Para Borges, a melhora na produção de veículos, somada à redução do emprego, deve proporcionar uma redução no custo do trabalho. Ele lembra também que outros custos - como os preços do aço e do petróleo e derivados - caíram bastante nos últimos meses, o que permite às indústrias acomodar parte do aumento de despesas com o custo da mão-de-obra. 

 

Os empresários mostram uma visão cautelosa ao falar das tendências do emprego. Pedro Passos, sócio-fundador e membro do conselho da Natura, vê uma "repactuação" no mercado de trabalho.

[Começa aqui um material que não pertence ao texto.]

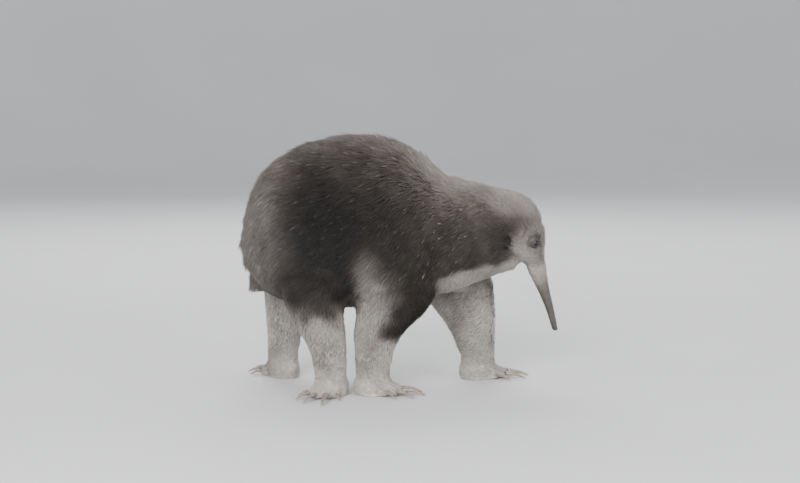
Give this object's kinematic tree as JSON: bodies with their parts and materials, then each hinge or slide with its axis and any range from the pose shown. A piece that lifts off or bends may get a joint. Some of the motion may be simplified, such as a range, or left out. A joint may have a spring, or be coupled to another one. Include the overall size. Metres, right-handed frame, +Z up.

Até um pouco antes do agravamento da crise, havia uma "tendência muito forte em alguns setores de contratação de mão-de-obra e aumentos reais de salários", diz ele. "Agora há uma acomodação no uso de recursos, e não apenas da mão-de-obra." Passos acredita que essa "repactuação e reorganização das forças de produção" pode se estender ao longo de 2009. 

 

Para Miguel Sampol Pou, membro do conselho consultivo da Klabin, a duração do processo de ajuste no mercado de trabalho vai depender da reação do mercado de bens e serviços: "Se houver alguma reação nesses mercados, nós também veremos essa reação na questão da mão-de-obra." 

 

O presidente do conselho da Gerdau, Jorge Gerdau, diz que é difícil dizer se o processo de redução dos postos de trabalho vai se estender ao longo dos próximos meses. Para Gerdau, uma vez concluído o processo de ajuste de estoques, a economia pode se normalizar, o que poderia conter o impacto negativo sobre o mercado de trabalho. Isso não quer dizer, porém, que ele se sinta confiante em dizer que a situação vai se tranquilizar. "Não dá para ter previsões muito claras", afirma ele, citando as incertezas sobre a evolução global e mesmo sobre o ajuste de estoques.